### Your objective:
Could you write out every entry exactly as it stands?

─── Information shown

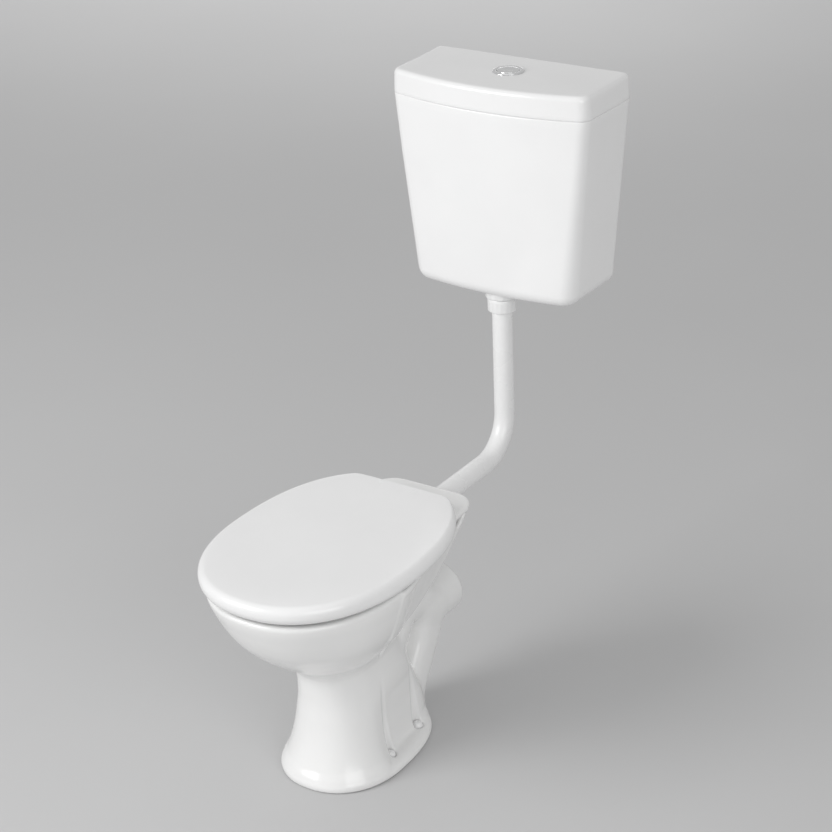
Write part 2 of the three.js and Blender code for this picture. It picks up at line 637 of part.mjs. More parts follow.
// ---------------------------------------------------------------- hinge
place('hinge_rod', geometryOf(axle(ROD_RADIUS, -88, 88, HINGE_DISTANCE, HINGE_Z)), STEEL);
bothSides((side, hand) => {
  const x = (side * HINGE_SPACING) / 2;
  const at = [x, HINGE_DISTANCE];
  const post = disc(13, RIM_Z + GAP, 408.5, ...at, 24)
    .add(block(x - 8, x + 8, HINGE_DISTANCE - 7, HINGE_DISTANCE + 7, 408, HINGE_Z))
    .add(hingeEye(x - 8, x + 8))
    .add(disc(4, 356, 407, ...at, 12))
    .subtract(rodHole);
  const deckBottom = RIM_Z - DECK_THICKNESS;
  place(`hinge_post_${hand}`, geometryOf(post), CHROME);
  const washer = ring(12, 4.4, deckBottom - 3, deckBottom - GAP, ...at, 16);
  place(`hinge_washer_${hand}`, geometryOf(washer), RUBBER);
  const wings = block(x - 12, x + 12, HINGE_DISTANCE - 2.5, HINGE_DISTANCE + 2.5, 372, 385);
  const wingNut = disc(8, 374, deckBottom - 3 - GAP, ...at, 16)
    .add(wings)
    .subtract(disc(4.4, 360, 400, ...at, 12));
  place(`wing_nut_${hand}`, geometryOf(wingNut), WHITE_PLASTIC);
});

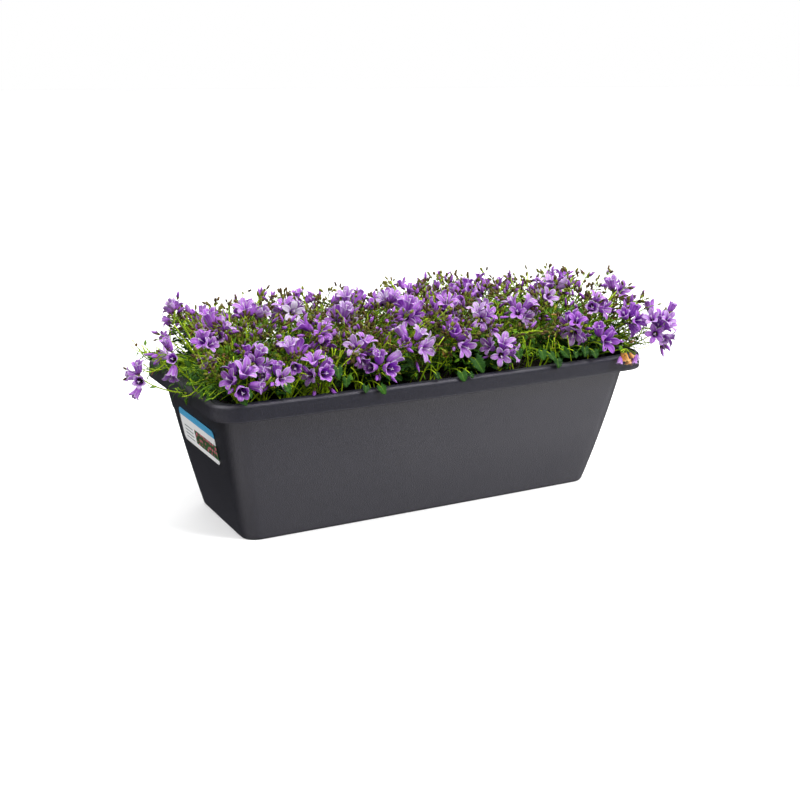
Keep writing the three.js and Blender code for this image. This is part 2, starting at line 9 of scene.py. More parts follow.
import bmesh
import bpy
import numpy as np
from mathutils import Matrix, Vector, kdtree


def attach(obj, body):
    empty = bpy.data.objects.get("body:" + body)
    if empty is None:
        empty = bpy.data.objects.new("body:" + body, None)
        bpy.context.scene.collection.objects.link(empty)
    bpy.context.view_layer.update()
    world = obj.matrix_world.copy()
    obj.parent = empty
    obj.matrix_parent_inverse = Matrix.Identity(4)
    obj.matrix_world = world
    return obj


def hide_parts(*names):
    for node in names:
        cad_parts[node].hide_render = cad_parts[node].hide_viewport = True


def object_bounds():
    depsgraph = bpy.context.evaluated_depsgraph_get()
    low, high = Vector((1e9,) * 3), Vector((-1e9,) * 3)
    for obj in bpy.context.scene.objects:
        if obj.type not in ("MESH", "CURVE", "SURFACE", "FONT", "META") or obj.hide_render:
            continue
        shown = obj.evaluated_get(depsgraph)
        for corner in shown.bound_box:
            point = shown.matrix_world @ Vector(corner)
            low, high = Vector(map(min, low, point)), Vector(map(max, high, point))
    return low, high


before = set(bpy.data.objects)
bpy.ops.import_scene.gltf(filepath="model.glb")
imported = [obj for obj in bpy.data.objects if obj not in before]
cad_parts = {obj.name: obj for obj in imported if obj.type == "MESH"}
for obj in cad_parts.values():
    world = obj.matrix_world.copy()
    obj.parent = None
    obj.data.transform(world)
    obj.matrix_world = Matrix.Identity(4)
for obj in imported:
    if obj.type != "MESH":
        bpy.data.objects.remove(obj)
CAD_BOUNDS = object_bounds()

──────

### The output:
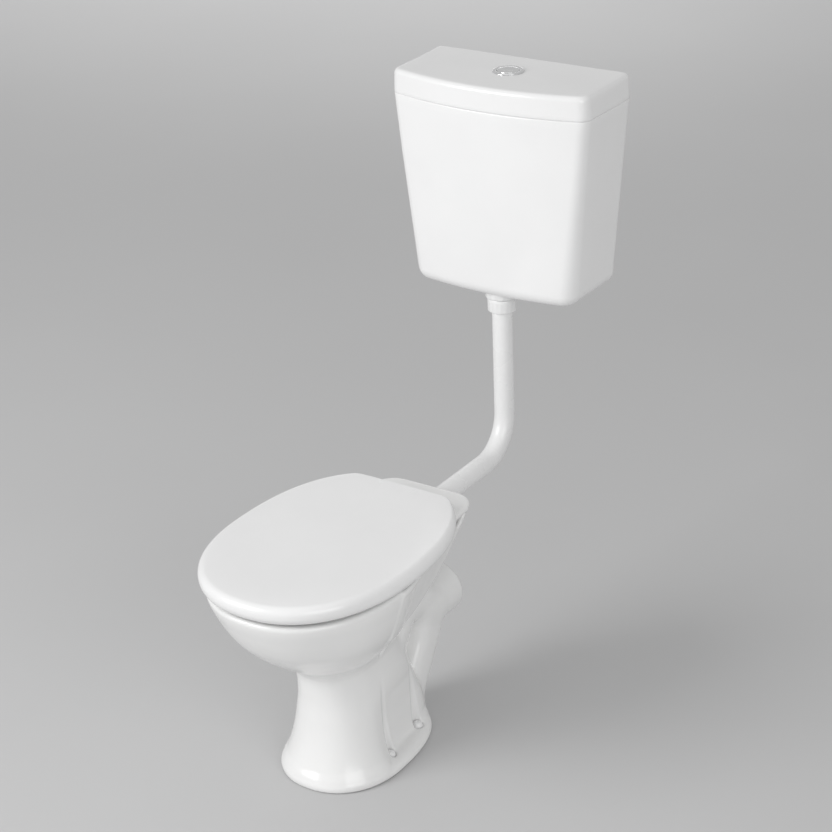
Write part 2 of the three.js and Blender code for this picture. It picks up at line 637 of part.mjs. More parts follow.
// ---------------------------------------------------------------- hinge
place('hinge_rod', geometryOf(axle(ROD_RADIUS, -88, 88, HINGE_DISTANCE, HINGE_Z)), STEEL);
bothSides((side, hand) => {
  const x = (side * HINGE_SPACING) / 2;
  const at = [x, HINGE_DISTANCE];
  const post = disc(13, RIM_Z + GAP, 408.5, ...at, 24)
    .add(block(x - 8, x + 8, HINGE_DISTANCE - 7, HINGE_DISTANCE + 7, 408, HINGE_Z))
    .add(hingeEye(x - 8, x + 8))
    .add(disc(4, 356, 407, ...at, 12))
    .subtract(rodHole);
  const deckBottom = RIM_Z - DECK_THICKNESS;
  place(`hinge_post_${hand}`, geometryOf(post), CHROME);
  const washer = ring(12, 4.4, deckBottom - 3, deckBottom - GAP, ...at, 16);
  place(`hinge_washer_${hand}`, geometryOf(washer), RUBBER);
  const wings = block(x - 12, x + 12, HINGE_DISTANCE - 2.5, HINGE_DISTANCE + 2.5, 372, 385);
  const wingNut = disc(8, 374, deckBottom - 3 - GAP, ...at, 16)
    .add(wings)
    .subtract(disc(4.4, 360, 400, ...at, 12));
  place(`wing_nut_${hand}`, geometryOf(wingNut), WHITE_PLASTIC);
});

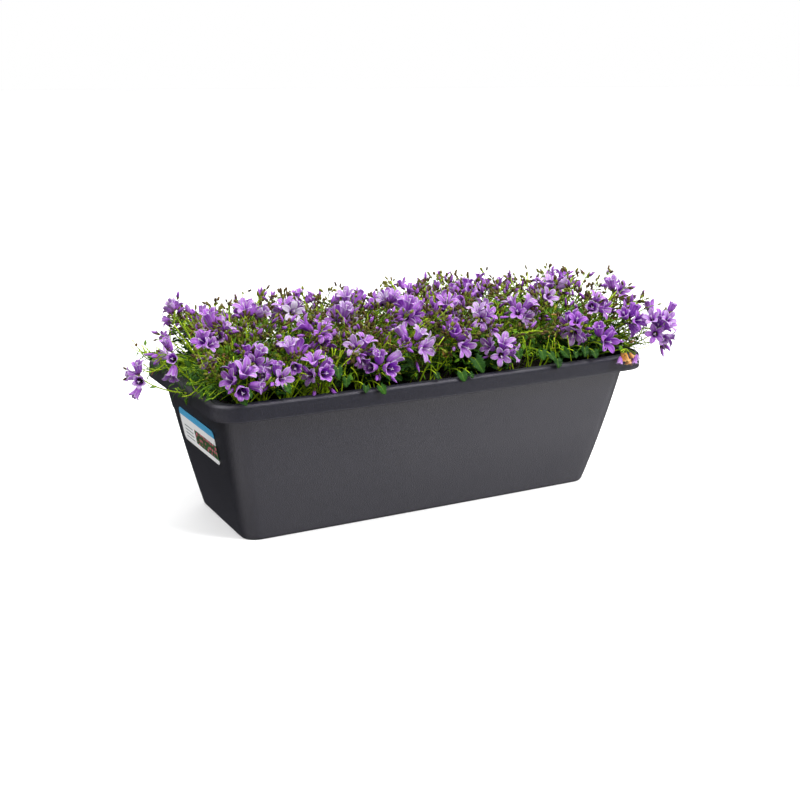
Keep writing the three.js and Blender code for this image. This is part 2, starting at line 9 of scene.py. More parts follow.
import bmesh
import bpy
import numpy as np
from mathutils import Matrix, Vector, kdtree


def attach(obj, body):
    empty = bpy.data.objects.get("body:" + body)
    if empty is None:
        empty = bpy.data.objects.new("body:" + body, None)
        bpy.context.scene.collection.objects.link(empty)
    bpy.context.view_layer.update()
    world = obj.matrix_world.copy()
    obj.parent = empty
    obj.matrix_parent_inverse = Matrix.Identity(4)
    obj.matrix_world = world
    return obj


def hide_parts(*names):
    for node in names:
        cad_parts[node].hide_render = cad_parts[node].hide_viewport = True


def object_bounds():
    depsgraph = bpy.context.evaluated_depsgraph_get()
    low, high = Vector((1e9,) * 3), Vector((-1e9,) * 3)
    for obj in bpy.context.scene.objects:
        if obj.type not in ("MESH", "CURVE", "SURFACE", "FONT", "META") or obj.hide_render:
            continue
        shown = obj.evaluated_get(depsgraph)
        for corner in shown.bound_box:
            point = shown.matrix_world @ Vector(corner)
            low, high = Vector(map(min, low, point)), Vector(map(max, high, point))
    return low, high


before = set(bpy.data.objects)
bpy.ops.import_scene.gltf(filepath="model.glb")
imported = [obj for obj in bpy.data.objects if obj not in before]
cad_parts = {obj.name: obj for obj in imported if obj.type == "MESH"}
for obj in cad_parts.values():
    world = obj.matrix_world.copy()
    obj.parent = None
    obj.data.transform(world)
    obj.matrix_world = Matrix.Identity(4)
for obj in imported:
    if obj.type != "MESH":
        bpy.data.objects.remove(obj)
CAD_BOUNDS = object_bounds()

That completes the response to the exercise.